Recorded information:
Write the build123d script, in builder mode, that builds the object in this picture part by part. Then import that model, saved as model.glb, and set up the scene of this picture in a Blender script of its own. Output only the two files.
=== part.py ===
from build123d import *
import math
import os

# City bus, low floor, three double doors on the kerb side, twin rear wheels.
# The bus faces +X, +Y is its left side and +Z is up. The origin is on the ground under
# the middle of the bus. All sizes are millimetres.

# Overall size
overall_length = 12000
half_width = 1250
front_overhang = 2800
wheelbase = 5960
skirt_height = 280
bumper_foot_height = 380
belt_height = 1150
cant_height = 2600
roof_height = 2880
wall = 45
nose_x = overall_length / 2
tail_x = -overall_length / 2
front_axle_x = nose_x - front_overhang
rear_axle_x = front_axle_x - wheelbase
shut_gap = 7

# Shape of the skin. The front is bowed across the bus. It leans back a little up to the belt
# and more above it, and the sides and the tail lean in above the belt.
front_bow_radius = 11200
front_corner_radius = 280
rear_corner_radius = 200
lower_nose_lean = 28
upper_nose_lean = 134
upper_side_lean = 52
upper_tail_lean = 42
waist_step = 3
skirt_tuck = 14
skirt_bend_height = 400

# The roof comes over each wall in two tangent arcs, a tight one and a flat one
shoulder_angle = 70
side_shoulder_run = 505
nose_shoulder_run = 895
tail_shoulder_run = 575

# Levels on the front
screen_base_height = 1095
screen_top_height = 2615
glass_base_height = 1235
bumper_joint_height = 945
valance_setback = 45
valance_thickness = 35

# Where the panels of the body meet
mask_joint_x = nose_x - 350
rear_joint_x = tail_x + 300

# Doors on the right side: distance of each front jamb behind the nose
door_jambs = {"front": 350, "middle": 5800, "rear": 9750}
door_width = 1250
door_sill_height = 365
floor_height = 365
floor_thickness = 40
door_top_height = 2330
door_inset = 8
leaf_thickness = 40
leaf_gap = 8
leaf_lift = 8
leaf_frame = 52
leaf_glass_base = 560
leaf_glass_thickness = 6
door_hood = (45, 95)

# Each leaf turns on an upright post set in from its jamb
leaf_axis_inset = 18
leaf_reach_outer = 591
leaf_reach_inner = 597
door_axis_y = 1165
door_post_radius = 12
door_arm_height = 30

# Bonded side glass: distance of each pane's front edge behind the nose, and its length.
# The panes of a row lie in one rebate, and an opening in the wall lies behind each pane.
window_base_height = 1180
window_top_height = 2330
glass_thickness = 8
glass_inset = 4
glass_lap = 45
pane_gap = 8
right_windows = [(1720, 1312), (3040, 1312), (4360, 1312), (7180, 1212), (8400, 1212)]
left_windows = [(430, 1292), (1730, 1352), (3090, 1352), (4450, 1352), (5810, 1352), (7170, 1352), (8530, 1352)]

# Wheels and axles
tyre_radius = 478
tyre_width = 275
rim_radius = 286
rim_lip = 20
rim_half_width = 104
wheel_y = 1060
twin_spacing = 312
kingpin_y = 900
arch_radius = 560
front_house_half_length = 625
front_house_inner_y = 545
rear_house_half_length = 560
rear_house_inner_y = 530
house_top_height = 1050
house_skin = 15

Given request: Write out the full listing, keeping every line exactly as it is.

Result of this exercise:
Write the build123d script, in builder mode, that builds the object in this picture part by part. Then import that model, saved as model.glb, and set up the scene of this picture in a Blender script of its own. Output only the two files.
=== part.py ===
from build123d import *
import math
import os

# City bus, low floor, three double doors on the kerb side, twin rear wheels.
# The bus faces +X, +Y is its left side and +Z is up. The origin is on the ground under
# the middle of the bus. All sizes are millimetres.

# Overall size
overall_length = 12000
half_width = 1250
front_overhang = 2800
wheelbase = 5960
skirt_height = 280
bumper_foot_height = 380
belt_height = 1150
cant_height = 2600
roof_height = 2880
wall = 45
nose_x = overall_length / 2
tail_x = -overall_length / 2
front_axle_x = nose_x - front_overhang
rear_axle_x = front_axle_x - wheelbase
shut_gap = 7

# Shape of the skin. The front is bowed across the bus. It leans back a little up to the belt
# and more above it, and the sides and the tail lean in above the belt.
front_bow_radius = 11200
front_corner_radius = 280
rear_corner_radius = 200
lower_nose_lean = 28
upper_nose_lean = 134
upper_side_lean = 52
upper_tail_lean = 42
waist_step = 3
skirt_tuck = 14
skirt_bend_height = 400

# The roof comes over each wall in two tangent arcs, a tight one and a flat one
shoulder_angle = 70
side_shoulder_run = 505
nose_shoulder_run = 895
tail_shoulder_run = 575

# Levels on the front
screen_base_height = 1095
screen_top_height = 2615
glass_base_height = 1235
bumper_joint_height = 945
valance_setback = 45
valance_thickness = 35

# Where the panels of the body meet
mask_joint_x = nose_x - 350
rear_joint_x = tail_x + 300

# Doors on the right side: distance of each front jamb behind the nose
door_jambs = {"front": 350, "middle": 5800, "rear": 9750}
door_width = 1250
door_sill_height = 365
floor_height = 365
floor_thickness = 40
door_top_height = 2330
door_inset = 8
leaf_thickness = 40
leaf_gap = 8
leaf_lift = 8
leaf_frame = 52
leaf_glass_base = 560
leaf_glass_thickness = 6
door_hood = (45, 95)

# Each leaf turns on an upright post set in from its jamb
leaf_axis_inset = 18
leaf_reach_outer = 591
leaf_reach_inner = 597
door_axis_y = 1165
door_post_radius = 12
door_arm_height = 30

# Bonded side glass: distance of each pane's front edge behind the nose, and its length.
# The panes of a row lie in one rebate, and an opening in the wall lies behind each pane.
window_base_height = 1180
window_top_height = 2330
glass_thickness = 8
glass_inset = 4
glass_lap = 45
pane_gap = 8
right_windows = [(1720, 1312), (3040, 1312), (4360, 1312), (7180, 1212), (8400, 1212)]
left_windows = [(430, 1292), (1730, 1352), (3090, 1352), (4450, 1352), (5810, 1352), (7170, 1352), (8530, 1352)]

# Wheels and axles
tyre_radius = 478
tyre_width = 275
rim_radius = 286
rim_lip = 20
rim_half_width = 104
wheel_y = 1060
twin_spacing = 312
kingpin_y = 900
arch_radius = 560
front_house_half_length = 625
front_house_inner_y = 545
rear_house_half_length = 560
rear_house_inner_y = 530
house_top_height = 1050
house_skin = 15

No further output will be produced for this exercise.